Alors je me suis mis à lire et je suis devenu sensible à d’autres relations : avec moi-même, avec les autres et le reste du monde. Du côté de la société, je pense que le modèle capitaliste qui nous domine, va échouer. Il ne va pas disparaître mais il va échouer à cause du vide et de la rareté qu’il crée. Il y a un monde en graine que nous ne voyons pas mais qui germe, comme lorsque vous avez une graine de manguier entre les doigts : quand vous la coupez en deux morceaux, vous ne voyez pas le manguier qui en naîtra mais pourtant la graine contient un être en germe. Et je crois que nous cultivons cette graine grâce à la sève du mouvement alter-mondialiste qui s’active ça et là. Le capitalisme, qui reste pour beaucoup le plus court chemin pour le bonheur et le bien-être, crée finalement beaucoup de vide en nous-même. Beaucoup sont heureux en évoluant dans les modes de vie qui font bon ménage avec le confort matériel, mais il demeurera toujours un vide à mon sens. Celui que j’ai éprouvé. Celui du donner, du recevoir, de l’échange, des valeurs et des actes qui se définissent plus par l’être que par l’avoir.

Ainsi, puisque que vous me parlez de changement social et de modifier le cours des choses, je pense qu’il faut parier sur l’intériorité, sur le changement de l’intérieur pour que les modes de vie soient plus dans l’être, et miser sur ce que cela peut engendrer sur le plan collectif en terme de répartition des richesses et des solidarités locales et transnationales. Pour cela, il me semble essentiel de s’interroger sur soi, de relier notre dimension corporelle, ce que je ressens, ce que je touche, à notre dimension spirituelle, celle des idées et de la pensée, et de les mobiliser dans un désir et un projet de vie.

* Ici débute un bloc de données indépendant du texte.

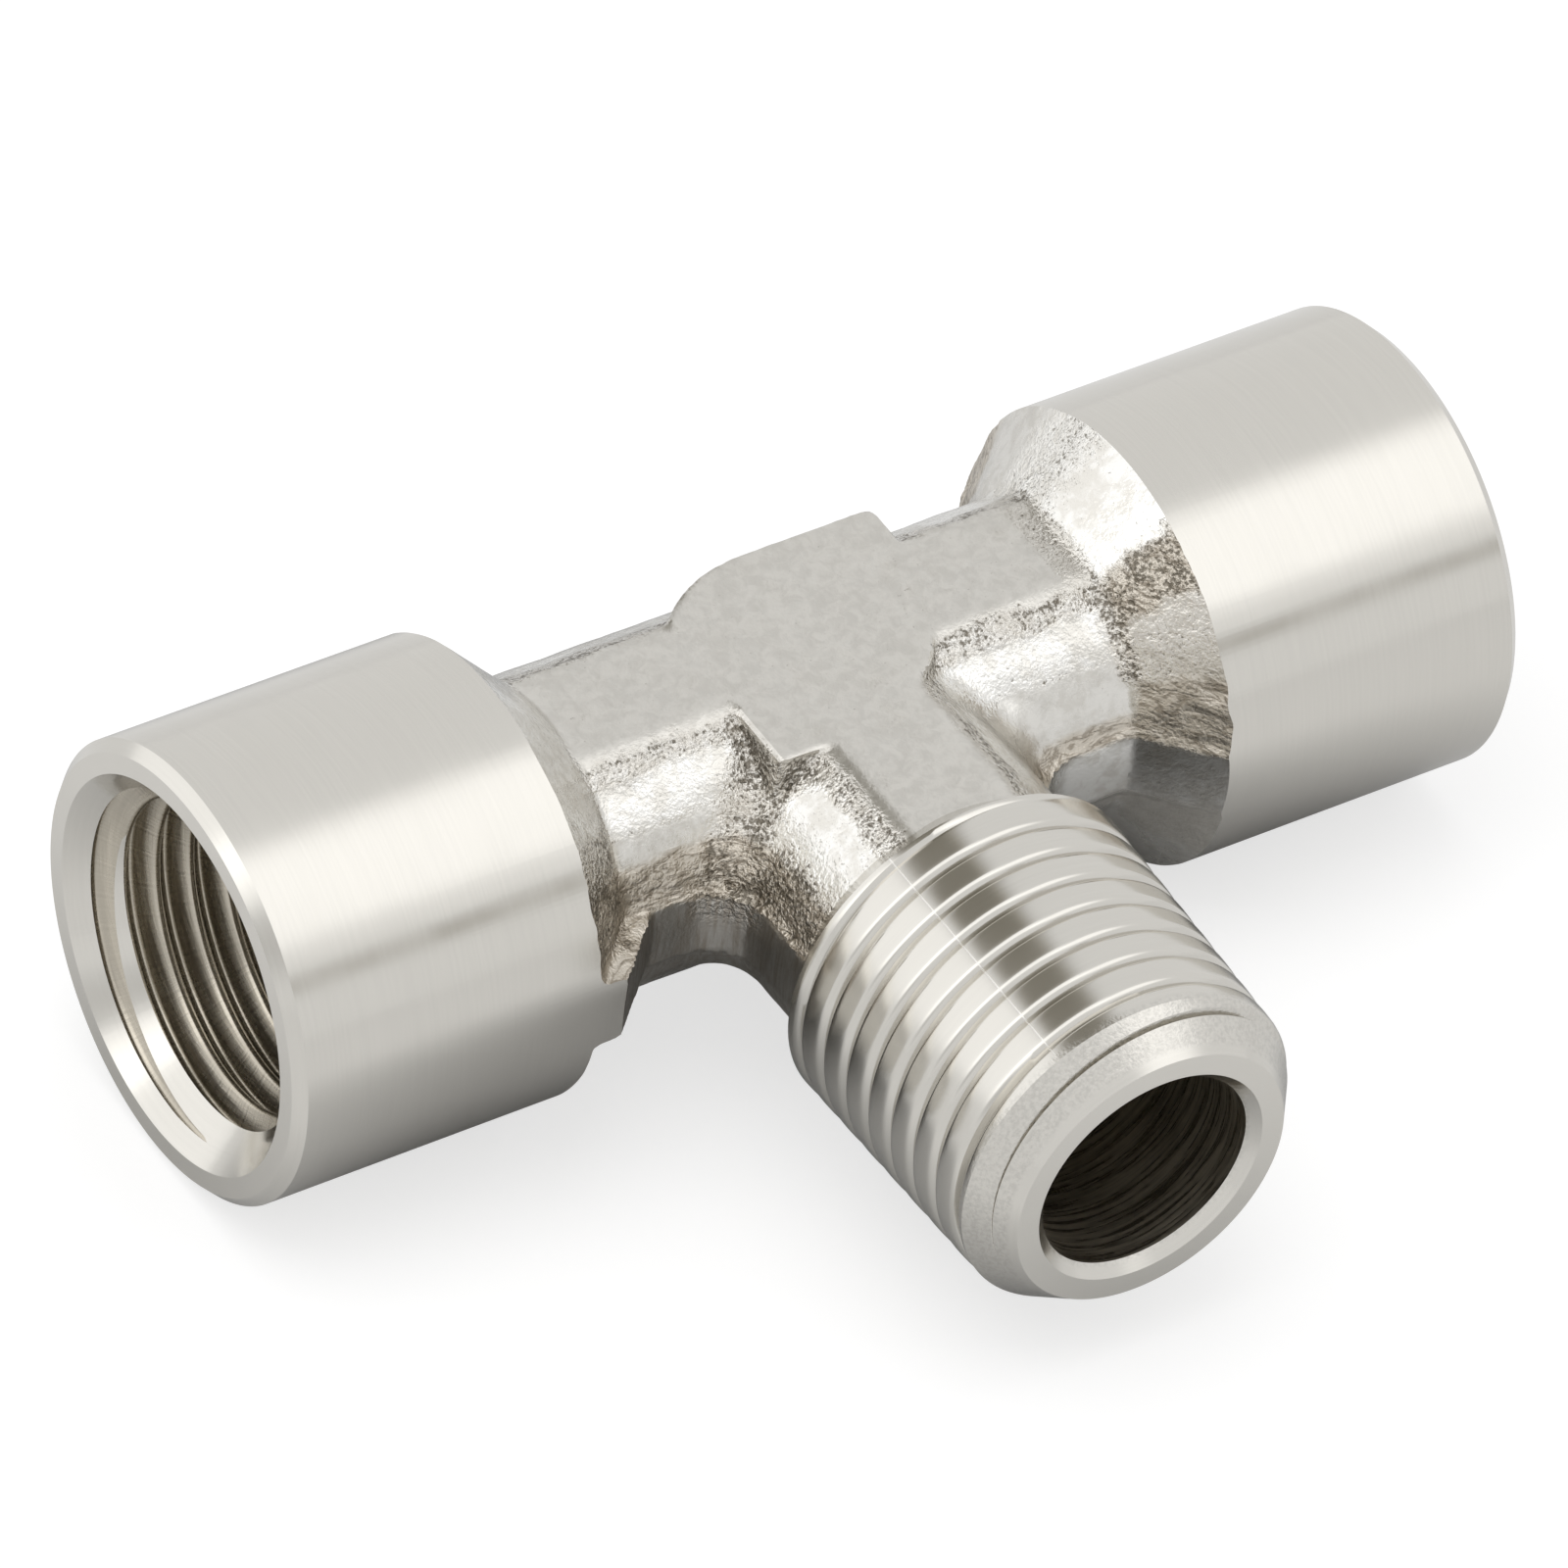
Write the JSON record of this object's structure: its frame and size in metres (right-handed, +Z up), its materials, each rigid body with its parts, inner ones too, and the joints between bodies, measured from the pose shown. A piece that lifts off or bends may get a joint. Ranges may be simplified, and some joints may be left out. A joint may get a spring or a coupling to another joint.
{
  "type": "threaded tee",
  "caption": "Forged pipe tee with internally threaded sockets on a straight run and a taper threaded spigot on the branch, nickel plated.",
  "frame": {"origin": "crossing of the run's and the branch's centre-lines, in the forging's parting plane", "axes": "+X along the straight run, -Y out along the threaded branch, +Z up through the hub pad"},
  "size_m": [0.0488, 0.0311, 0.0164],
  "materials": {
    "nickel_plated_brass": "nickel plated: satin turned ends and threads, rough bright forged middle"
  },
  "bodies": {
    "root": {"tee_body": "nickel_plated_brass"}
  },
  "joints": []
}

Dans mon enseignement, même en mathématique, j’essaye de dire à mes élèves d’être attentif à leur propre nature, à leur pensée, aux relations qu’ils cultivent avec les autres. J’essaye de travailler avec de l’intérêt et de l’amour. C’est d’autant plus nécessaire car notre enseignement a tendance à sectionner les choses par discipline et par matière, ce qui ne permet pas de voir les relations au sein d’une réalité qui, elle, se tient d’un seul tenant. Il faut éduquer les jeunes à être, en s’appuyant sur l’enseignement d’une éthique, de valeurs, et de devoirs, sur la compréhension humaine et sur l’apprentissage des relations. Et puis mettre en pratique effective ces valeurs dans nos apprentissages, ce qui n’est pas un petite affaire !!


Mon idéal en ce qui me concerne, serait de tendre vers un modèle qui puisse faire passer des sentiments, des valeurs positifs chez ceux que je croise et que je côtoie.

Ici au Bénin, je voudrais faire en sorte de changer les mentalités ! Je trouve que nous sommes trop négatifs. Nous pensons trop à nous-mêmes. Nous semblons nous complaire dans une dépendance ombilicale vis à vis de ceux qui nous aident. Les professeurs pour les étudiants, les institutions financières internationales et l’Europe pour les Ong... etc

Je crois aussi que le monde deviendra une grande famille, que chacun, quelle que soit sa couleur, se comprendra par et à travers le regard de l’autre. Comme ce qui peut se passer au sein d’une famille d’ici ou d’ailleurs, dans laquelle tous se parlent avant tout par et avec le coeur et où le changement voit le jour de l’intérieur ».